- [What to do] Repeat every line, exactly, from the very first through the one where "return [start +" appears. Add nothing else.

- [Data excerpt]
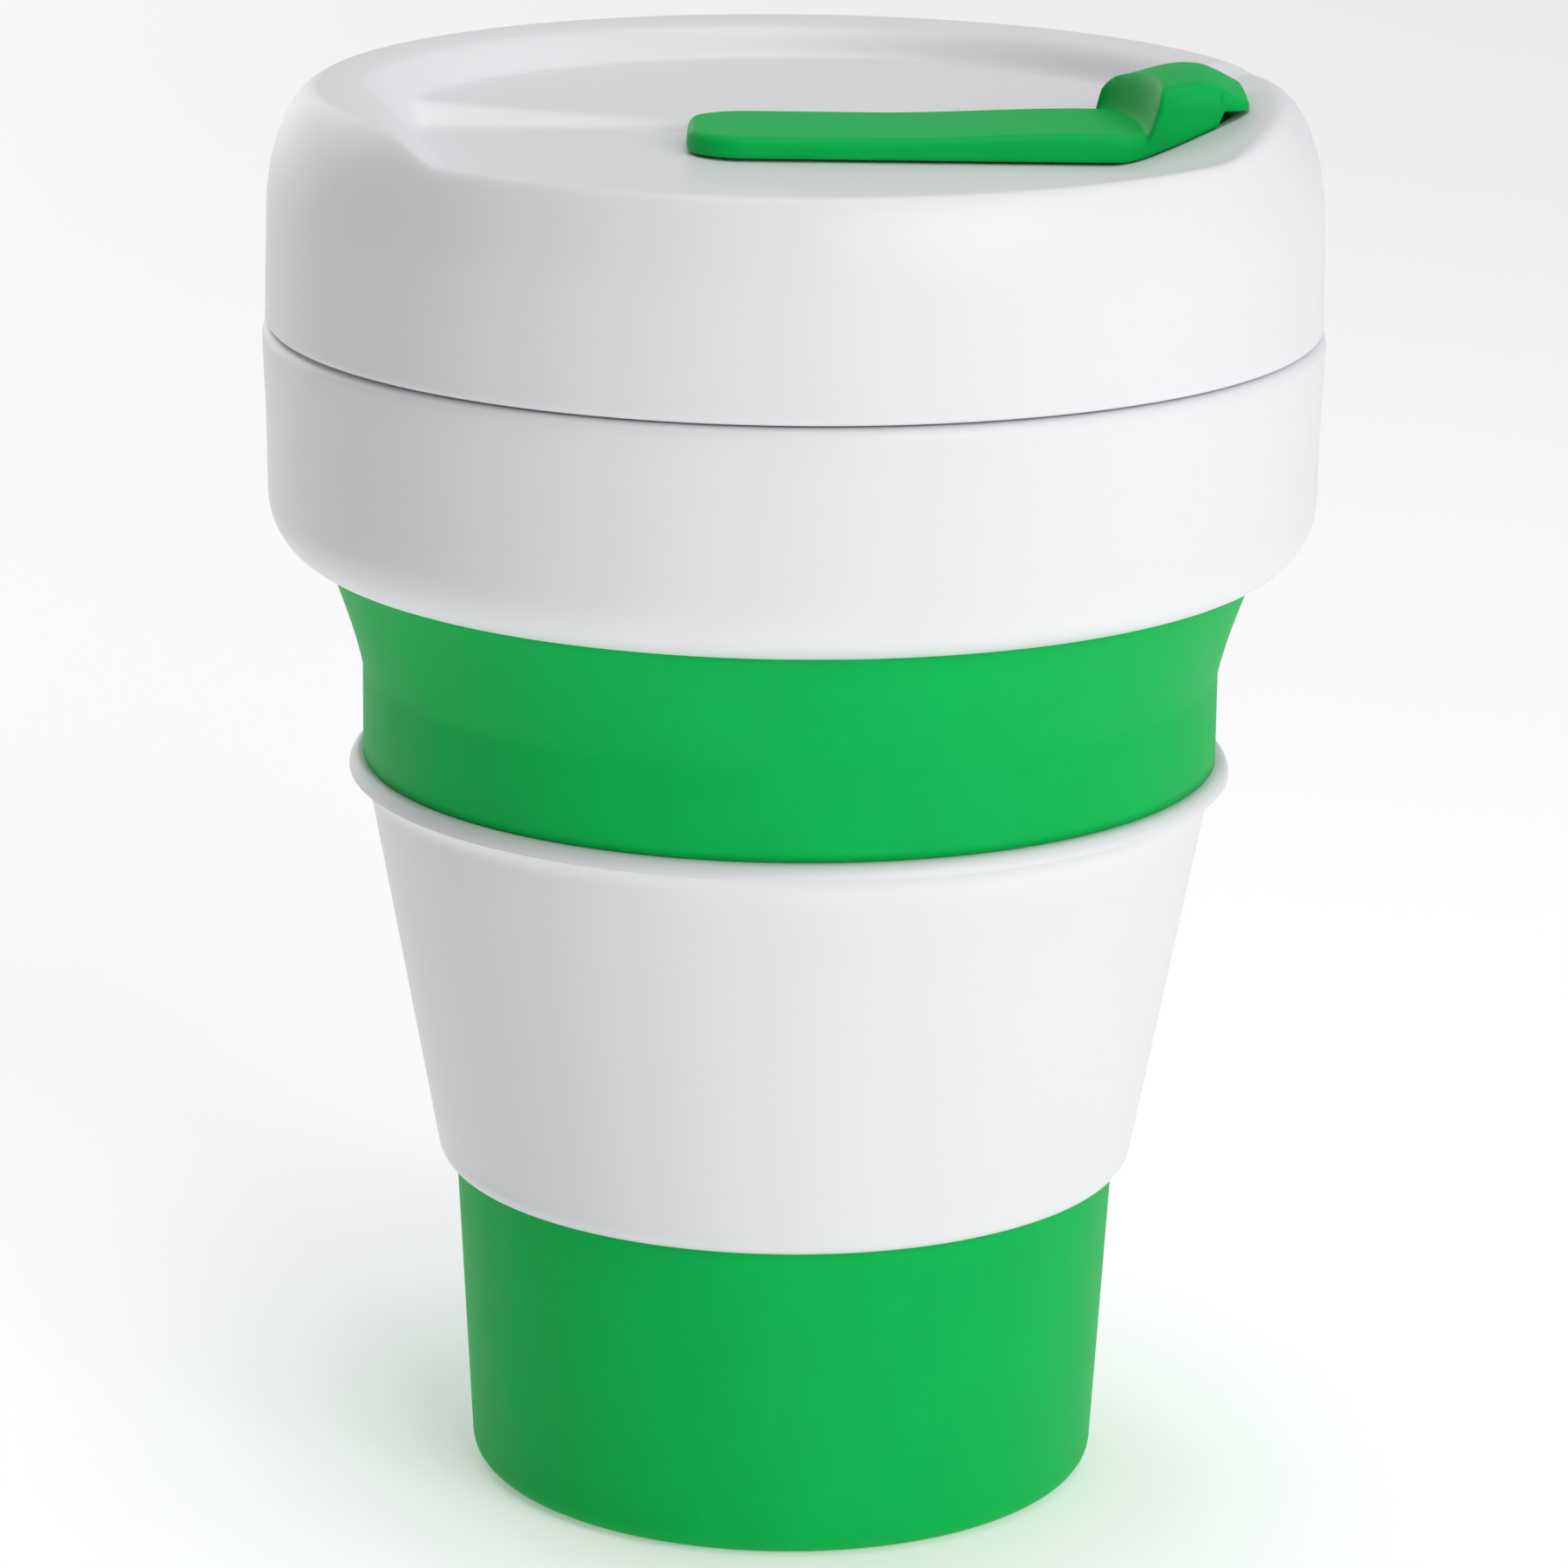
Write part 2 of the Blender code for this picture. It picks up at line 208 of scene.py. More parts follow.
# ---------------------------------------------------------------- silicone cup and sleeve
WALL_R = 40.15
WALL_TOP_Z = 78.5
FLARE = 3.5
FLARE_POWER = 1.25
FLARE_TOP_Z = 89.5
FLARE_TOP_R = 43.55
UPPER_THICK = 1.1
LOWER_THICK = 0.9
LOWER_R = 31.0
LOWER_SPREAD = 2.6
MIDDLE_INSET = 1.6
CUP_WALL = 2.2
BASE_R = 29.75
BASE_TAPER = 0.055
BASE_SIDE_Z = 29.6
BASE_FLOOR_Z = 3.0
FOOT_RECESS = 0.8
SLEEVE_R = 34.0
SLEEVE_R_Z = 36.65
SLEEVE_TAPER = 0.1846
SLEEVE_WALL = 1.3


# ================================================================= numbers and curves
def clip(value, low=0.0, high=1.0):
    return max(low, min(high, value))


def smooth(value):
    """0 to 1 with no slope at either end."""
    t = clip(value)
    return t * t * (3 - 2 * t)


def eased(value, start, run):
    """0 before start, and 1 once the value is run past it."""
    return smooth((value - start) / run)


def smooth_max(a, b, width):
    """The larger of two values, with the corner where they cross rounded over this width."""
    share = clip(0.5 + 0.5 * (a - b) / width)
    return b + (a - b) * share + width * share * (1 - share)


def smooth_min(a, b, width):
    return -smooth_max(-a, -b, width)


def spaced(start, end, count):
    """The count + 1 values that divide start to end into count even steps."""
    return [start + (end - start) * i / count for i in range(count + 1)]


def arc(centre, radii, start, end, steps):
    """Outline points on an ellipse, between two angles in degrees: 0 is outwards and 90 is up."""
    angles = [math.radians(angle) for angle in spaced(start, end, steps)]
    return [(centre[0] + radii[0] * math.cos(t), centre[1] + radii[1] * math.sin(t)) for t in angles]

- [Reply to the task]
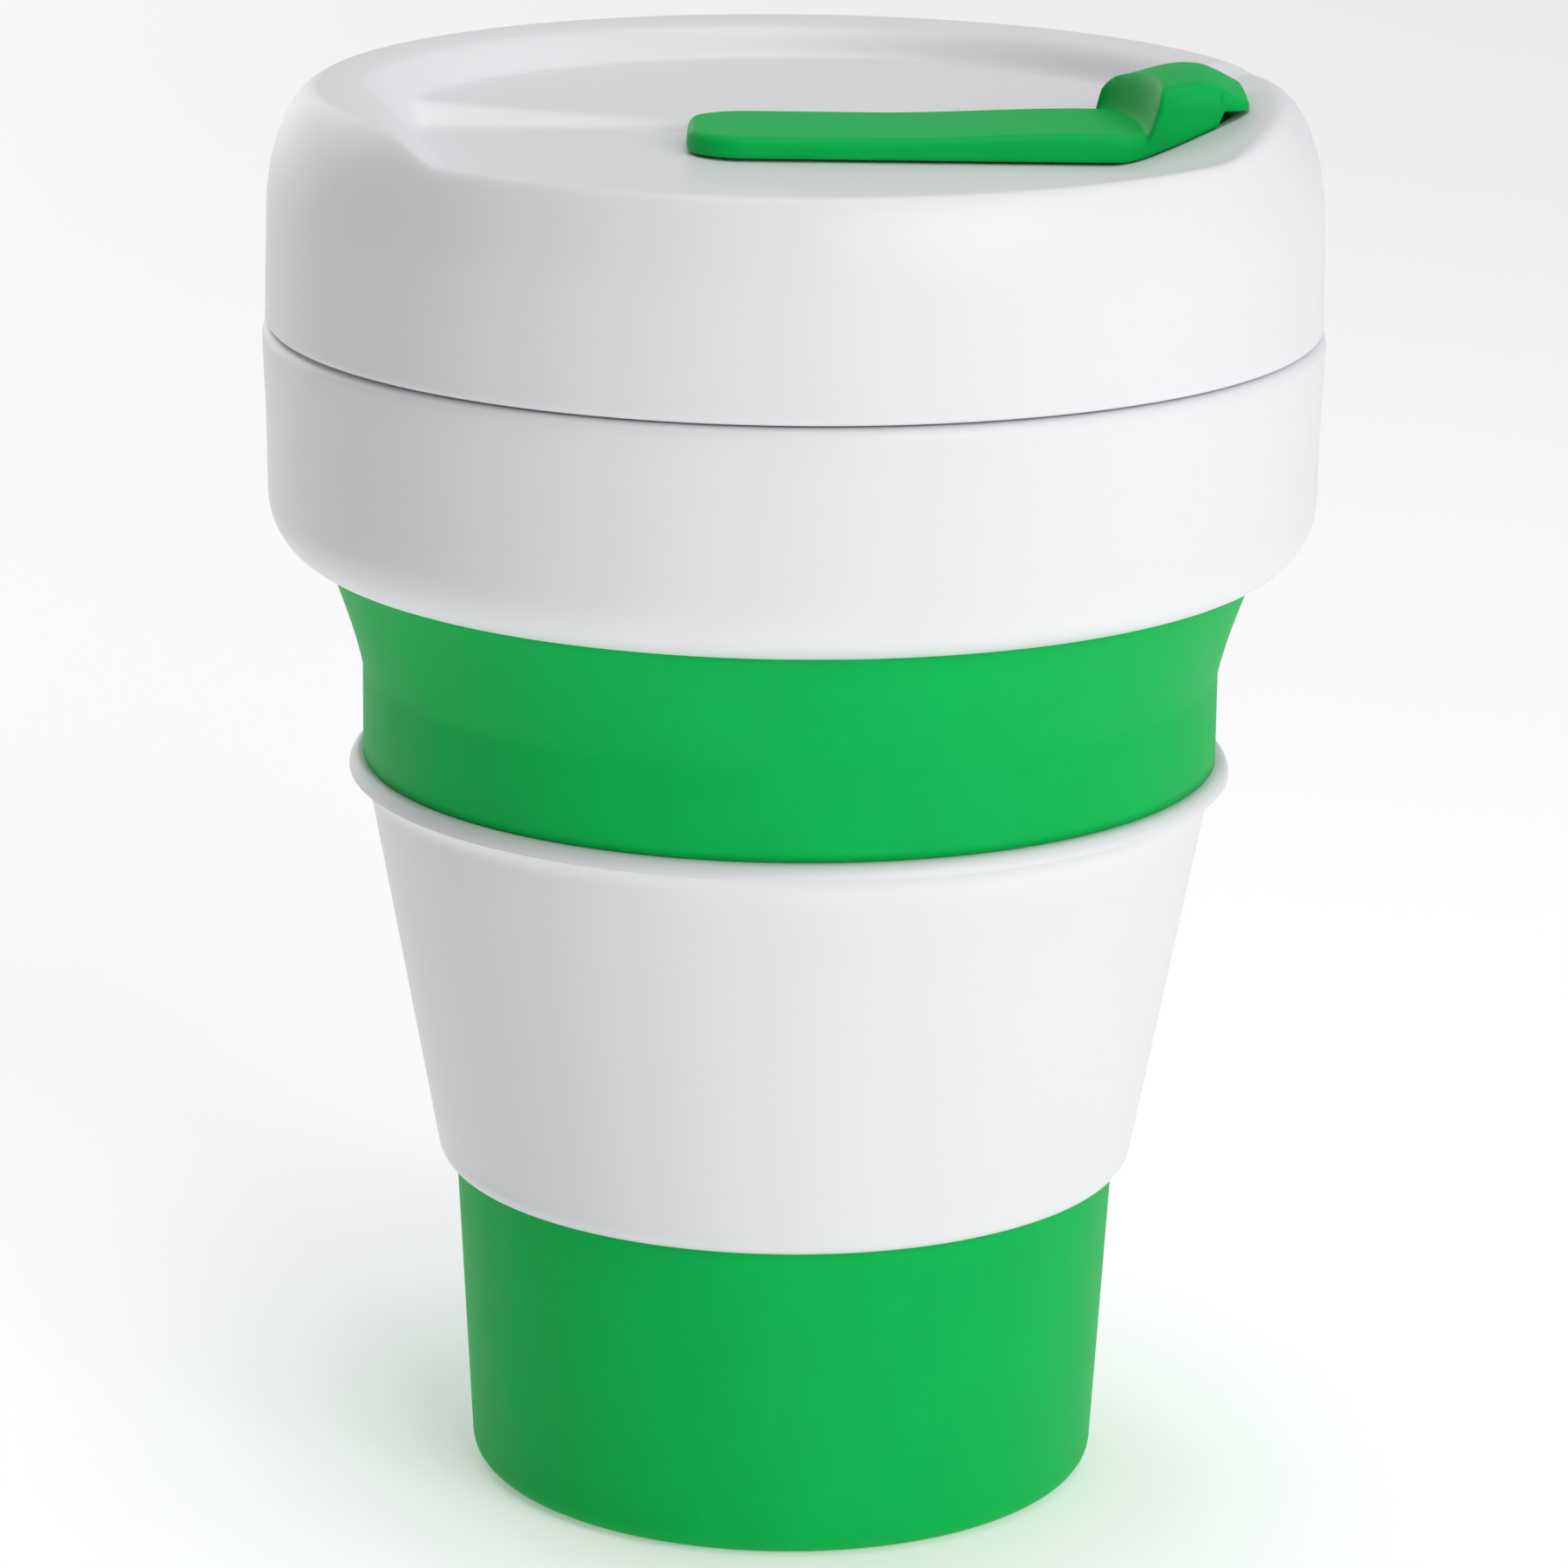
Write part 2 of the Blender code for this picture. It picks up at line 208 of scene.py. More parts follow.
# ---------------------------------------------------------------- silicone cup and sleeve
WALL_R = 40.15
WALL_TOP_Z = 78.5
FLARE = 3.5
FLARE_POWER = 1.25
FLARE_TOP_Z = 89.5
FLARE_TOP_R = 43.55
UPPER_THICK = 1.1
LOWER_THICK = 0.9
LOWER_R = 31.0
LOWER_SPREAD = 2.6
MIDDLE_INSET = 1.6
CUP_WALL = 2.2
BASE_R = 29.75
BASE_TAPER = 0.055
BASE_SIDE_Z = 29.6
BASE_FLOOR_Z = 3.0
FOOT_RECESS = 0.8
SLEEVE_R = 34.0
SLEEVE_R_Z = 36.65
SLEEVE_TAPER = 0.1846
SLEEVE_WALL = 1.3


# ================================================================= numbers and curves
def clip(value, low=0.0, high=1.0):
    return max(low, min(high, value))


def smooth(value):
    """0 to 1 with no slope at either end."""
    t = clip(value)
    return t * t * (3 - 2 * t)


def eased(value, start, run):
    """0 before start, and 1 once the value is run past it."""
    return smooth((value - start) / run)


def smooth_max(a, b, width):
    """The larger of two values, with the corner where they cross rounded over this width."""
    share = clip(0.5 + 0.5 * (a - b) / width)
    return b + (a - b) * share + width * share * (1 - share)


def smooth_min(a, b, width):
    return -smooth_max(-a, -b, width)


def spaced(start, end, count):
    """The count + 1 values that divide start to end into count even steps."""
    return [start + (end - start) * i / count for i in range(count + 1)]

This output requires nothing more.